Unit operator BP Exploration (Alaska) Inc. brought the local subsidiary of Denver-based independent Savant Resources LLC on as a partner at Badami in mid-2008 in the hopes of re-starting and ultimately sustaining production at the troubled field using horizontal drilling and hydraulic fracturing. ASRC Exploration is a minority partner on the project.
Under a ninth plan of development submitted to the Alaska Department of Natural Resources in late August, BP proposed work on four existing development wells, as detailed plans for an future exploratory well. That plan is still awaiting approval.
Stimulation, fracturing The plan calls for Savant to stimulate the B1-18A well to “determine the economic viability of additional application of stimulated horizontal well construction in the Badami Sands interval.” Savant would use coiled tubing frac technology, propellant frac technology or hydraulic fracture treatment technology to stimulate the well.
Savant drilled the B1-18 sidetrack in 2010 into younger and shallower Brookian rocks.
The plan also calls for Savant to use hydraulic fracturing to stimulate the B1-38 well in order to evaluate the impact on productivity and reserves, and to gather information about a reservoir in the Killian sands targeted in a previous seismic survey. That work could lead to future horizontal wells and a participating area for the Killian sands pool.
Savant drilled B1-38 into the Red Wolf prospect in early 2010 and found oil in two horizons. The first was the deeper Kekiktuk formation that also contains the oil reservoir for the Endicott field to the west. The second was the shallower late Cretaceous Killian sands that Savant used when it brought Badami back online in September 2010.
Savant attempted to hydraulically fracture that well this year, but Vigil said the operation wasn’t successful because of issues related to pressure limitations at the wellhead. The company did not perform a planned hydraulic fracturing operation on the B1-18 well because it needed “some different technology on the Slope” before it could continue.
Red Wolf requires rig The plan also calls for Savant to drill an exploratory well from a “remote ice pad to the crest of the Red Wolf (Kekiktuk) prospect,” subject to rig availability. “We would like to drill the well this winter but as you know rigs are tight. We are working multiple fronts with respect to securing a rig,” Vigil told Petroleum News in an email Sept. 26.
The plan calls for Savant to sidetrack the B1-16 and B1-28 wells using a coiled tubing drilling rig to further evaluate the impact of horizontal drilling on the Badami Sands.
B1-16 and B1-28 are older wells at the Badami unit.

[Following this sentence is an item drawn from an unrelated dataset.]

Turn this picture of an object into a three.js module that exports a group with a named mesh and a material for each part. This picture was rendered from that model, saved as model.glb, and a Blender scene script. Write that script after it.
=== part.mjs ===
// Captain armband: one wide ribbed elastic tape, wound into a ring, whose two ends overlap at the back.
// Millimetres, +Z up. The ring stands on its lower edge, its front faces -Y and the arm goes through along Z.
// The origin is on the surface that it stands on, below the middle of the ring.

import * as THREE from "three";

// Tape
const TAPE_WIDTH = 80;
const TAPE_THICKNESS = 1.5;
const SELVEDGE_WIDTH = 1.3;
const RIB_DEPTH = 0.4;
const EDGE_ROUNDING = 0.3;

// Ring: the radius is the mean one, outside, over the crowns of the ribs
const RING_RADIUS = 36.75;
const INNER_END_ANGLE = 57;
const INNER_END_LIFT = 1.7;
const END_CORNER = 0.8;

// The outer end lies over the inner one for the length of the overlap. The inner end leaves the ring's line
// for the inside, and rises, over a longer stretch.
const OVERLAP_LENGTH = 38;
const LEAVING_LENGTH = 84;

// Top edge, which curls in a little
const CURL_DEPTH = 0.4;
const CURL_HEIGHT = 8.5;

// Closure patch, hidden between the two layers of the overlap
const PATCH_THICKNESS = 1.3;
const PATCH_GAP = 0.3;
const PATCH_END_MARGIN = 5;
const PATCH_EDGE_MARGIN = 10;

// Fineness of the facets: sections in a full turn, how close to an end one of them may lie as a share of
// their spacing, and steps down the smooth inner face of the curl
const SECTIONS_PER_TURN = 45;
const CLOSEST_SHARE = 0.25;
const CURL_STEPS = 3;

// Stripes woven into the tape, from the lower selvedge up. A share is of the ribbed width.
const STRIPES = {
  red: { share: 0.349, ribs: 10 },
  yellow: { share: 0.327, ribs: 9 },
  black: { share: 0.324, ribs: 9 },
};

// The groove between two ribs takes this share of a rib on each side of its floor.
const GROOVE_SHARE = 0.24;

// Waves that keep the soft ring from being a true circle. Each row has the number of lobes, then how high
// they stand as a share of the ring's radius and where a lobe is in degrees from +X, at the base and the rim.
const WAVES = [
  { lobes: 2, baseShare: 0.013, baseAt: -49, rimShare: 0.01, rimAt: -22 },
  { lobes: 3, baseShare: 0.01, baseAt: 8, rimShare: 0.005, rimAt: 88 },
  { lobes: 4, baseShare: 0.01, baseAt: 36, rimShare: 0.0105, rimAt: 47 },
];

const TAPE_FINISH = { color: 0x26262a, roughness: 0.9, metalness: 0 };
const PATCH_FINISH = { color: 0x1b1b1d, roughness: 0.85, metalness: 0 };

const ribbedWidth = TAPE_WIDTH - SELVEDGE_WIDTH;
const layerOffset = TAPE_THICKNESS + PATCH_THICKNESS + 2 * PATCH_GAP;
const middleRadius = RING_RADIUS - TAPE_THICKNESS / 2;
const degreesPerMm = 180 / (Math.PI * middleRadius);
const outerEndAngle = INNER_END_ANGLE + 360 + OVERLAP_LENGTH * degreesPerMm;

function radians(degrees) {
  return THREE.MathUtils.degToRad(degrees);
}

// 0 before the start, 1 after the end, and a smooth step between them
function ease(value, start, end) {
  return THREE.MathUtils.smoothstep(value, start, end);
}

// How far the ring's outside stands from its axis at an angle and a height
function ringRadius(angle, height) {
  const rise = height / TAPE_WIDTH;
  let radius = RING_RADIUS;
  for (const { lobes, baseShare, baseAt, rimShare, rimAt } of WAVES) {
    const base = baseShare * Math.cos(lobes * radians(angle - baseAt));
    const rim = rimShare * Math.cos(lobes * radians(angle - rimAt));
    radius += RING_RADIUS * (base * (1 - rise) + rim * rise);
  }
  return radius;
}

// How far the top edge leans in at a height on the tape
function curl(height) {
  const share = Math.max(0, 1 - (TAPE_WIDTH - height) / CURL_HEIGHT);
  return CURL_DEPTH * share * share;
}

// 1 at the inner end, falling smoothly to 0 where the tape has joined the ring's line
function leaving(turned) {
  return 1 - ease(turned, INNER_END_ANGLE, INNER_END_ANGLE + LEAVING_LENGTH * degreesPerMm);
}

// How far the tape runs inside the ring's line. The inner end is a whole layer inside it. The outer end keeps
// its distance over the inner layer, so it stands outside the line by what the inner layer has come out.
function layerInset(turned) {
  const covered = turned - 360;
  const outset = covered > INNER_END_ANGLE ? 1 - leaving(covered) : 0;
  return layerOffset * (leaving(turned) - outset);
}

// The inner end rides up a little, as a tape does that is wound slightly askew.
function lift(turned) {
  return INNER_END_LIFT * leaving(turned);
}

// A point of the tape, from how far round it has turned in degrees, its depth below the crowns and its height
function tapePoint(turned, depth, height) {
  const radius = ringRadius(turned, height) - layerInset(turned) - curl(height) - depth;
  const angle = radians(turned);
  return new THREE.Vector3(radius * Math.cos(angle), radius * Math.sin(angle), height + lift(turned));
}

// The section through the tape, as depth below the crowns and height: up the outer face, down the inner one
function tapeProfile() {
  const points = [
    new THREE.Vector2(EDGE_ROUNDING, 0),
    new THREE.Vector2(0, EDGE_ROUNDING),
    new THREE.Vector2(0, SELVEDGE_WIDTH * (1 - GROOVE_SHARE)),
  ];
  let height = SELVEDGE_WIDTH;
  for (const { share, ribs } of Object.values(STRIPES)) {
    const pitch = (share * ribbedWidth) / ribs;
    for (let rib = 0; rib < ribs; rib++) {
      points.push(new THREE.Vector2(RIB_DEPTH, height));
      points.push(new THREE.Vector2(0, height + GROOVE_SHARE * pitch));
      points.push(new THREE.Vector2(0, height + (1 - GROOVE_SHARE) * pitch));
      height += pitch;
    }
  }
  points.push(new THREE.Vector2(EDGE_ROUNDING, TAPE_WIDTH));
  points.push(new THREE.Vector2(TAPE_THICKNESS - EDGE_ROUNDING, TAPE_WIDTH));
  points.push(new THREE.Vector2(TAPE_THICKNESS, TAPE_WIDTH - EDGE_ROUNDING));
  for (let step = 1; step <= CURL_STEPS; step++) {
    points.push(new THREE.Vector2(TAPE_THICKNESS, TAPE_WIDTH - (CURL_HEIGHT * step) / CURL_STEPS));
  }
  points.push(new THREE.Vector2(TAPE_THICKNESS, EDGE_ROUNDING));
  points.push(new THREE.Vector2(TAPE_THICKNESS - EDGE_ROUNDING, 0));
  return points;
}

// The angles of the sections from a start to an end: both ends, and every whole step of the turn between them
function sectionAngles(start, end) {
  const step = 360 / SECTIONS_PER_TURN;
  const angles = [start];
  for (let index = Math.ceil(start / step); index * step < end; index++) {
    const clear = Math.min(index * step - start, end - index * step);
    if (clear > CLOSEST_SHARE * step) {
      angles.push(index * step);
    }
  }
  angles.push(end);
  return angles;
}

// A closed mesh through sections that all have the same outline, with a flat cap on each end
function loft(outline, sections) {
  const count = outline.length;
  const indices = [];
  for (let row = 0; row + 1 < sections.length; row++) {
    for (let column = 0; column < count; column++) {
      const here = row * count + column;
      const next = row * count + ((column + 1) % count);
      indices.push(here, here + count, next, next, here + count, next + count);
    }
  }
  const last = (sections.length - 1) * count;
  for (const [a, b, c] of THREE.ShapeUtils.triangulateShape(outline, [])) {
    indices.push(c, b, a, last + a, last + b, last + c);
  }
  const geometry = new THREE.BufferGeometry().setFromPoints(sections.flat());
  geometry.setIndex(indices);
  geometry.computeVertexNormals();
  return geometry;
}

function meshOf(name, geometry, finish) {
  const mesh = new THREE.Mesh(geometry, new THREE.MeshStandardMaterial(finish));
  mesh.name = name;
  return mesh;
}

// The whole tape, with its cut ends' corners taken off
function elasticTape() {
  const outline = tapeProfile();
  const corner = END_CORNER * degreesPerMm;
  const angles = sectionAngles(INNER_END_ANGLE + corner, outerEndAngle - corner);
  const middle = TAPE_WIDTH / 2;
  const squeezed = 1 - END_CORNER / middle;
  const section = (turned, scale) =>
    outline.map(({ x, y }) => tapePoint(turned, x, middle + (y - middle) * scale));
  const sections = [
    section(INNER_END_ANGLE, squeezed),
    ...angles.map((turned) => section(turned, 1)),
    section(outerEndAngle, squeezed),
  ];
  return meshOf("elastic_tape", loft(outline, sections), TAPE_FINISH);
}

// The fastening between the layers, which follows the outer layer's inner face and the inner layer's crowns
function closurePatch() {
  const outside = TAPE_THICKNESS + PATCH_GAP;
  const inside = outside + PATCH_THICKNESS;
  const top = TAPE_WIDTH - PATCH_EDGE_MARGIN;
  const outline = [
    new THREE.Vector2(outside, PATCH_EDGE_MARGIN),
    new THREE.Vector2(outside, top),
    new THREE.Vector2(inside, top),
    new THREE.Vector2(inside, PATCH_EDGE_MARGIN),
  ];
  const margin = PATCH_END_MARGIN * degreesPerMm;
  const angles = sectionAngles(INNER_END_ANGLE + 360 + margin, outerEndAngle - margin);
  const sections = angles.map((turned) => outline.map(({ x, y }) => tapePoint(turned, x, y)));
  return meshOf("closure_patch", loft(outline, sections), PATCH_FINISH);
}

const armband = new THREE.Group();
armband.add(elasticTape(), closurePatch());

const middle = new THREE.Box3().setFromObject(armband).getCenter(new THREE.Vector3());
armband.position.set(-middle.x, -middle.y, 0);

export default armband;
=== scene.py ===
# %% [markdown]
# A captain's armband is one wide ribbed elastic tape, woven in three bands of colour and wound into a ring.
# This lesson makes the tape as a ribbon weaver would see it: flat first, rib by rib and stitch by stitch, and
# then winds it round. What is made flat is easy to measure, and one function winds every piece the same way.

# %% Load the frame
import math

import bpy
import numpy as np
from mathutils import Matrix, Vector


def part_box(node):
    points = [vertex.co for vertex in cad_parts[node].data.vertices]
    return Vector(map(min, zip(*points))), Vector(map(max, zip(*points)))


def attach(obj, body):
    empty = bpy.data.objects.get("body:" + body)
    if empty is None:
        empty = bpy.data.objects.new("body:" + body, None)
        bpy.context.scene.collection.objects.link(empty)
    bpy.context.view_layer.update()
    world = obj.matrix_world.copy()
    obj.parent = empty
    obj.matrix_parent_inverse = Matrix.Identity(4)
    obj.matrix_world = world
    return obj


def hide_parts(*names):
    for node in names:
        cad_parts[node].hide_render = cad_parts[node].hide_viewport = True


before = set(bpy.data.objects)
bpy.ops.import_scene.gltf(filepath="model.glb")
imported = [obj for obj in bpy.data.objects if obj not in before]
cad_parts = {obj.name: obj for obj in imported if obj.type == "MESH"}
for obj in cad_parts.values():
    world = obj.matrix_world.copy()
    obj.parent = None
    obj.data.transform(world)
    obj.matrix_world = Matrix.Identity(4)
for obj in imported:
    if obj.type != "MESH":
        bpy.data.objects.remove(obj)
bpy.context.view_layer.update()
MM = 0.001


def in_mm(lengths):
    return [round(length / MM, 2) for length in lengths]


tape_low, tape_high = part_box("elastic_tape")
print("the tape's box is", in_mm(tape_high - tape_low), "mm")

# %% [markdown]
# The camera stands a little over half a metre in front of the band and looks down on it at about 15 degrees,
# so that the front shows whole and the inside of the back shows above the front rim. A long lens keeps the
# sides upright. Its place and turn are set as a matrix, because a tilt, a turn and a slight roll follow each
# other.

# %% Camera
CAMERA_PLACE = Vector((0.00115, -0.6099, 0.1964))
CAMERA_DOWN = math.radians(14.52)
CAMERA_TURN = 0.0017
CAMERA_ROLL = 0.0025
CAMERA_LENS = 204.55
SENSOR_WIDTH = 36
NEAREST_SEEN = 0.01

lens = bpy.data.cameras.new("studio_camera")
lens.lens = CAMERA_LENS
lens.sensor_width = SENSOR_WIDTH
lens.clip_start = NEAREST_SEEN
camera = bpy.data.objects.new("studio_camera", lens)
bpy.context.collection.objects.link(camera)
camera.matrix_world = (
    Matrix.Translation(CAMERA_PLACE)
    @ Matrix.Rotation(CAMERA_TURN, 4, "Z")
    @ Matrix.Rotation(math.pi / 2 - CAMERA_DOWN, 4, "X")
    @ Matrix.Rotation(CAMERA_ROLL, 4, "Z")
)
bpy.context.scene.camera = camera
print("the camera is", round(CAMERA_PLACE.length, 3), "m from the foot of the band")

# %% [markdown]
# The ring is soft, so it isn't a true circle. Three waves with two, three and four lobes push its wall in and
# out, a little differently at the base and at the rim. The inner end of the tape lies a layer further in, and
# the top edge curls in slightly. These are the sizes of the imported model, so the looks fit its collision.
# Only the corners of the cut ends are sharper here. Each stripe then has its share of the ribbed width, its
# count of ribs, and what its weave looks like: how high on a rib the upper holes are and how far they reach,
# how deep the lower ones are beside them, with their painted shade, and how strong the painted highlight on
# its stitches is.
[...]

Finally, the plan calls for Savant to continue producing at all wells currently online, and to continue using a chemical paraffin inhibitor program implemented over the past year to improve productivity and reduce operating expenditures by keeping wells online.

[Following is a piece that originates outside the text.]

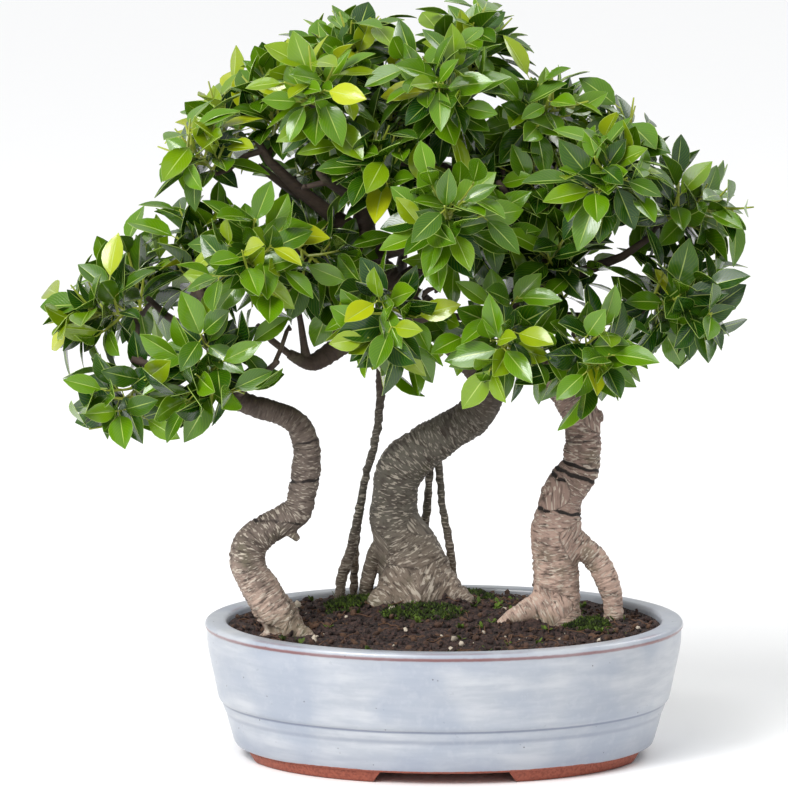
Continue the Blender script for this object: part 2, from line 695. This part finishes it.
class LeafLooks(bpy.types.PropertyGroup):
    size: length("Length of a full leaf with its stalk", 0.0555)
    width: FloatProperty(description="Width over length", default=0.46)
    thickness: length("Thickness of the blade", 0.00045)
    leaf_deep: picked("Old leaves", (0.075, 0.25, 0.025))
    leaf_mid: picked("Full leaves", (0.35, 0.52, 0.025))
    leaf_young: picked("Young leaves and veins", (0.68, 0.72, 0.085))
    rib: picked("Midrib and leaf edge", (0.72, 0.8, 0.4))
    stalk: picked("Leaf stalks", (0.64, 0.68, 0.26))
    under: picked("Underside of old leaves", (0.4, 0.49, 0.23))
    under_young: picked("Underside of young leaves", (0.6, 0.69, 0.29))
    twig_old: picked("Twigs near the limbs", (0.29, 0.21, 0.15))
    twig_young: picked("Twigs at the tips", (0.56, 0.4, 0.21))
    furrow_twig: picked("Dark grain on twigs", (0.22, 0.15, 0.11))


class BedLooks(bpy.types.PropertyGroup):
    crumbs: IntProperty(description="Loose crumbs on the soil", default=2400)
    fibres: IntProperty(description="Root threads on the soil", default=110)
    weeds: IntProperty(description="Tiny green plants", default=95)
    soil: picked("Dark soil", (0.075, 0.05, 0.048))
    crumb: picked("Lighter soil", (0.32, 0.235, 0.21))
    fibre: picked("Bark chips and root threads", (0.47, 0.34, 0.24))
    grit: picked("Pale grit", (0.78, 0.73, 0.66))
    moss_deep: picked("Moss in its own shade", (0.09, 0.13, 0.04))
    moss_mid: picked("Moss", (0.19, 0.24, 0.065))
    moss_bright: picked("Tips of the moss and seedlings", (0.37, 0.47, 0.12))


class StageLooks(bpy.types.PropertyGroup):
    floor: picked("Pale floor", (0.985, 0.985, 0.985))
    sun: FloatProperty(description="Strength of the even key", default=1.65)
    key: FloatProperty(description="Power of the large soft light",
                       unit="POWER", default=36.0)
    fill: FloatProperty(description="Strength of the even light", default=0.62)
    distance: length("From the plant's middle", 9.0)
    focal: FloatProperty(description="Lens, in mm", default=491.0)


# ---- pot ----

def turned(name, section, steps, closed):
    """Turn a section round the pot's axis by extruding a ring, then squash it to the oval."""
    radius, height = section[0]
    obj = primitive(bpy.ops.mesh.primitive_circle_add, vertices=steps, radius=radius,
                    location=(0, 0, height))
    obj.name = name
    bpy.ops.object.transform_apply(location=True, rotation=True, scale=True)
    edit_all()
    rows = list(section[1:]) + ([section[0]] if closed else [])
    for new_radius, new_height in rows:
        rise = (0.0, 0.0, new_height - height)
        bpy.ops.mesh.extrude_edges_move(TRANSFORM_OT_translate={"value": rise})
        share = new_radius / radius
        bpy.ops.transform.resize(value=(share, share, 1.0),
                                 center_override=(0.0, 0.0, new_height))
        radius, height = new_radius, new_height
    if not closed:
        bpy.ops.mesh.edge_face_add()
        bpy.ops.mesh.select_all(action="DESELECT")
        bpy.ops.object.mode_set(mode="OBJECT")
        for edge in obj.data.edges:
            edge.select = False
        for vert in obj.data.vertices:
            vert.select = vert.index < steps
        bpy.ops.object.mode_set(mode="EDIT")
        bpy.ops.mesh.edge_face_add()
    bpy.ops.mesh.select_all(action="SELECT")
    bpy.ops.mesh.remove_doubles(threshold=WELD)
    bpy.ops.mesh.normals_make_consistent(inside=False)
    bpy.ops.transform.resize(value=(1.0, OVAL, 1.0), center_override=(0.0, 0.0, 0.0))
    bpy.ops.transform.translate(value=POT)
    bpy.ops.object.mode_set(mode="OBJECT")
    return obj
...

The ninth plan of development would run from Nov. 15, 2011, to Nov. 15, 2013.
Over the period covered by the eighth plan of development — Nov. 15, 2010, to Nov. 15, 2011 — Savant produced from the B1-18A, B1-38 and B1-36 wells, but abandoned plans to convert the B1-21 production well into a gas injection well and later shut-in the well.
From Kupcake to Badami Savant picked up leases in Foggy Island Bay some 20 miles west of Badami in 2006 and drilled an exploration well from an ice island into the Kupcake oil prospect in early 2008.
The Kupcake No. 1 well failed to uncover hydrocarbon resources worth pursuing. A partner on the program said the target interval in the Kemik formation “was thinner than anticipated” and the porous Cretaceous sandstone proved to be “water wet,” meaning that the porous sandstone rocks in the reservoir tended to absorb water more easily than oil.
Savant re-emerged at Badami in 2008, taking on an even more formidable challenge.
The turbidite formation at Badami is a series of channels, like fingers on a hand. The trouble has been getting them to “communicate” so that oil moves from one to the next.
When BP began developing Badami in the late 1990s, it expected the field to produce 30,000 to 35,000 barrels of oil per day, but the first wells proved to be disappointing.
Facing a low total production rate of 2,500 bpd, BP suspended production at Badami from February to May 1999. BP suspended production again in 2003 after daily production dropped to 1,350 bpd and kept the field offline until 2005, when it planned to use horizontal drilling techniques to tap oil from the many reservoir compartments.
In September 2007 the field was taken off line once again due to low production rates.